I'm so tired of this shit – you have no idea. I know I'm being obsessive-compulsive, but that French fucker is driving me crazy. Francis says to me yesterday, 'Bob you can't take away my vision for zees project'. Vision – Vision with a fuckin' tits-and-ass scene in a teeny-bopper film.

Everett would take a copy of the script out of curiosity calling the experience of reading it "disheartening" to learn that a script this poorly written and filled with plot holes and cliches had somehow been made by a major motion picture company with a sizable budget.

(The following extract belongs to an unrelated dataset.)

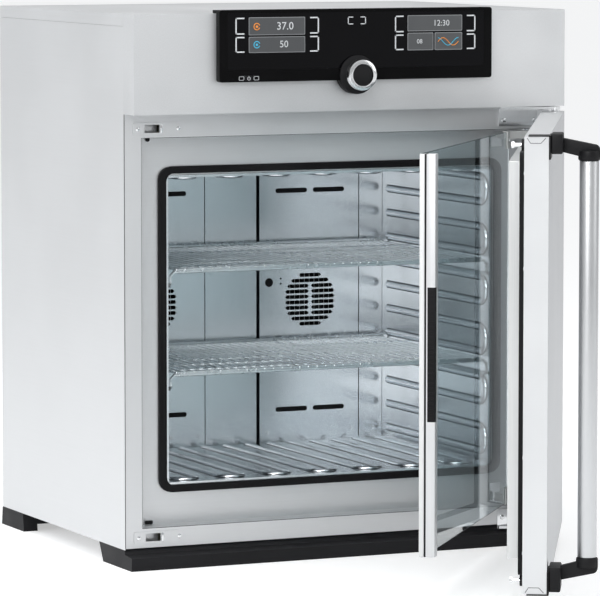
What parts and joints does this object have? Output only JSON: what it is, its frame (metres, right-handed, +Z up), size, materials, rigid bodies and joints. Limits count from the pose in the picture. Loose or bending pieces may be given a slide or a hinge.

===Filming and reshoots===
Production on the film began in December 1990 in Los Angeles, California. The offices of Bear Stearns and Company, Inc were used for the Simon Brothers while the Artemesia estate in the Hollywood Hills was utilized as the Van der Haven Mansion. Further filming took place in Boulder Creek, California which filled in for the setting of Buzzsaw. Following disastrous test screenings, Universal Pictures scrapped the film's original planned October 1991 release and several reshoots were ordered by the studio. The most prominent change of the reshoots was the inclusion of a frame story wherein Courtney Peldon's character Marci Campbell tells her school class the film's events in a "How I Spent My Summer Vacation" story despite her character not being present for many of the events which take place.

==Release==
The film was theatrically released on September 4, 1992 Labor Day weekend where it opened in 13th place with an opening weekend of $1,114,255 and was pulled after a week with a total gross of $1,659,542. A home video release followed on December 23, 1992.

==Reception==
The film was described by the Los Angeles Times as a "numbskull comedy," in an article that summarized the plot as "a nonstop series of increasingly unfunny slapstick incidents".

Out on a Limb holds a 20% rating on Rotten Tomatoes based on five reviews.

Out on a Limb was such an unpleasant experience for director Francis Veber that he would never direct a film from a script that he had not personally written himself.